Diversified’s motion to compel
Diversified has filed a motion to compel full responses to its interrogatories and requests
for documents directed to O’Connor. Diversified divides this motion into two topics of
The first topic seeks information relating to O’Connor’s ability to be an adequate class
representative. Diversified’s Interrogatory No. 5 asks O’Connor to “[p]lease set forth the facts
which support your allegation that Plaintiff is an adequate class representative.” Such an inquiry
clearly calls for a legal conclusion. In addition, O’Connor’s motion for a class certification which
would contain such information is not yet due. Moreover, O’Connor has filed a motion to file an
amended complaint which he asserts contains all the facts known to O’Connor which justify his
adequacy as a class representative.
The second topic seeks information concerning how this class action lawsuit is a “superior
method” to pursue the relief sought under the FDCPA and the TCPA. Such requests also seeks
legal conclusions. In addition, O’Connor should be allowed to conduct discovery from
Diversified to test whether a class action is appropriate. A challenge to the appropriateness of
individual claims to be tried as a class action may be addressed directly through the legal briefing
of the class certification process. As a result, I will deny Diversified’s motion to compel.
O’Connor’s motion to strike
O’Connor has filed a motion to strike Diversified’s objections to several of O’Connor’s
requests for admissions. Specifically, Diversified has objected to requests numbers 7 through 12.
Request number 7 seeks an admission that Diversified used it “telephone dialing system” to place
telephone calls to more than 100 “consumers’” cell phones within the four years prior to the filing
of the lawsuit. Diversified objected to the time period and use of the terms “telephone dialing
system” and “consumers.” The time period is relevant because the statute of limitations under the
TCPA is four years. However the terms “telephone dialing system” and “consumers” are vague.
The same vague use of the term “consumers” is also used in the remaining disputed requests for
admission. I will deny O’Connor’s motion to strike based on these infirmities in his requests for
admissions. However, O’Connor may resubmit these requests and clearly define the challenged
terms. Under Federal Rule of Civil Procedure 36(a)(4), Diversified must make a reasonable
inquiry of its own information systems and collection information to either admit of deny each
O’Connor’s motion to file an amended complaint
O’Connor has filed a motion to file a second amended complaint. Diversified does not
oppose the motion. O’Connor has also moved for an extension of time to file his class
certification brief. I will grant both of these motions.
IT IS HEREBY ORDERED that Defendant’s motion to dismiss [#26] is DENIED.
Plaintiff’s motion for oral argument of Defendant’s motion to dismiss [#28] is DENIED as moot.

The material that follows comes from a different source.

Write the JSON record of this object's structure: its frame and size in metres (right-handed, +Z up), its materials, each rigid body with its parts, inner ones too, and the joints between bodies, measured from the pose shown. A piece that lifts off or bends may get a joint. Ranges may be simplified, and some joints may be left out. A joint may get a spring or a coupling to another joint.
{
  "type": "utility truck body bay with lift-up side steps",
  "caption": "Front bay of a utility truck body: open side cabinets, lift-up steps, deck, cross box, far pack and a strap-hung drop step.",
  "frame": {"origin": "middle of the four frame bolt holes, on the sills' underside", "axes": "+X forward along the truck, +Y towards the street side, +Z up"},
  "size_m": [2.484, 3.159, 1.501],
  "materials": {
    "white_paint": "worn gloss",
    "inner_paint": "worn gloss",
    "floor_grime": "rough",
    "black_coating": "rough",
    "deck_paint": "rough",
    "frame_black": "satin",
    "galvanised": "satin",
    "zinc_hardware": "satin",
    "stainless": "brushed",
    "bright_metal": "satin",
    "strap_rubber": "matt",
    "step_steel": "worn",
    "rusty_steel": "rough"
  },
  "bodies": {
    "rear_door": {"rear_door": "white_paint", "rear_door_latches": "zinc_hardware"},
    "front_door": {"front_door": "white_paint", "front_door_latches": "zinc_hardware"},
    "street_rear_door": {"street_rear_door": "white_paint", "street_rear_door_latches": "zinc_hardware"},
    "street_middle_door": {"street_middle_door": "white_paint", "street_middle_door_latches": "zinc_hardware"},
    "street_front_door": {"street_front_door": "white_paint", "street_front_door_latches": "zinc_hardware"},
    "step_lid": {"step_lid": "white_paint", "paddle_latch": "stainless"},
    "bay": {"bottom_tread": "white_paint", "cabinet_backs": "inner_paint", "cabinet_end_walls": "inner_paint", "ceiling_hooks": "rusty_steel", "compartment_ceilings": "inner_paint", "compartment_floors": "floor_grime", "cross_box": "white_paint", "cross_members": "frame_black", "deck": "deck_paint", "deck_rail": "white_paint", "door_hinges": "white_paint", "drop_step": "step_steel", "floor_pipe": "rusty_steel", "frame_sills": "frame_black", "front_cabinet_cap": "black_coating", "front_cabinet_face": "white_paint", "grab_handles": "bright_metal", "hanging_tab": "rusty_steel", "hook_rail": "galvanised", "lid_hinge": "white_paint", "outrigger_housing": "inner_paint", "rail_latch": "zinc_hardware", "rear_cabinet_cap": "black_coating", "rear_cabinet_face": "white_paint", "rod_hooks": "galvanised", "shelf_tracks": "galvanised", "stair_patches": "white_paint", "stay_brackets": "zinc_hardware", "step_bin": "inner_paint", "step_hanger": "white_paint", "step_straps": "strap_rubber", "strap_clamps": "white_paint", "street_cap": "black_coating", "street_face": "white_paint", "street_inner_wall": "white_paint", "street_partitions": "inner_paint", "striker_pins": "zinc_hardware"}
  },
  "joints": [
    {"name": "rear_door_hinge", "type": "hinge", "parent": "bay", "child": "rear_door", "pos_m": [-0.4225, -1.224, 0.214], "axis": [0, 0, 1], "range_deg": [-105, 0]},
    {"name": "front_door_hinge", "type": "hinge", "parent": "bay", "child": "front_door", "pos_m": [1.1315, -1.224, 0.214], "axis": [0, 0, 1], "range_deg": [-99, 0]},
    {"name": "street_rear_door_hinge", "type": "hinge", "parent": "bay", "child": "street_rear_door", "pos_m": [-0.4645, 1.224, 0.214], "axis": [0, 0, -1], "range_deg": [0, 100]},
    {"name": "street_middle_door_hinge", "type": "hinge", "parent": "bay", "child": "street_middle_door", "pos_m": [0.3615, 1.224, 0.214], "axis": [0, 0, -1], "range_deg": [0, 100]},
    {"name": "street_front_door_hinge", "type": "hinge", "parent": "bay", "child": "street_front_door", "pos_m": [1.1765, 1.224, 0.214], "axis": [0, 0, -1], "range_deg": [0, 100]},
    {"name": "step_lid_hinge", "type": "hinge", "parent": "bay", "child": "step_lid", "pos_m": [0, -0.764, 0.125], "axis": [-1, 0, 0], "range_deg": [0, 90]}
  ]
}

IT IS FURTHER ORDERED that Defendant’s motion to compel [#31] is DENIED.
IT IS FURTHER ORDERED that Plaintiff’s motion to strike Defendant’s objections to
requests for admissions [#37] is DENIED.
IT IS FURTHER ORDERED that Plaintiff’s motion for leave to file a second amended
complaint [#36] is GRANTED. Defendant shall have until September 28, 2012 to file a
IT IS FURTHER ORDERED that Plaintiff’s motion for an extension of time to file his
class certification brief [#38] is GRANTED. Plaintiff’s brief in support of class certification must
be filed no later than November 2, 2012. Opposition briefs shall be filed no later than December
3, 2012 and any reply brief may be filed no later than December 13, 2012. The class certification
hearing is reset to be held on January 15, 2013 at 10:00 a.m. in Courtroom 16 South.
RODNEY W. SIPPEL
UNITED STATES DISTRICT JUDGE
Dated this 21st day of September, 2012.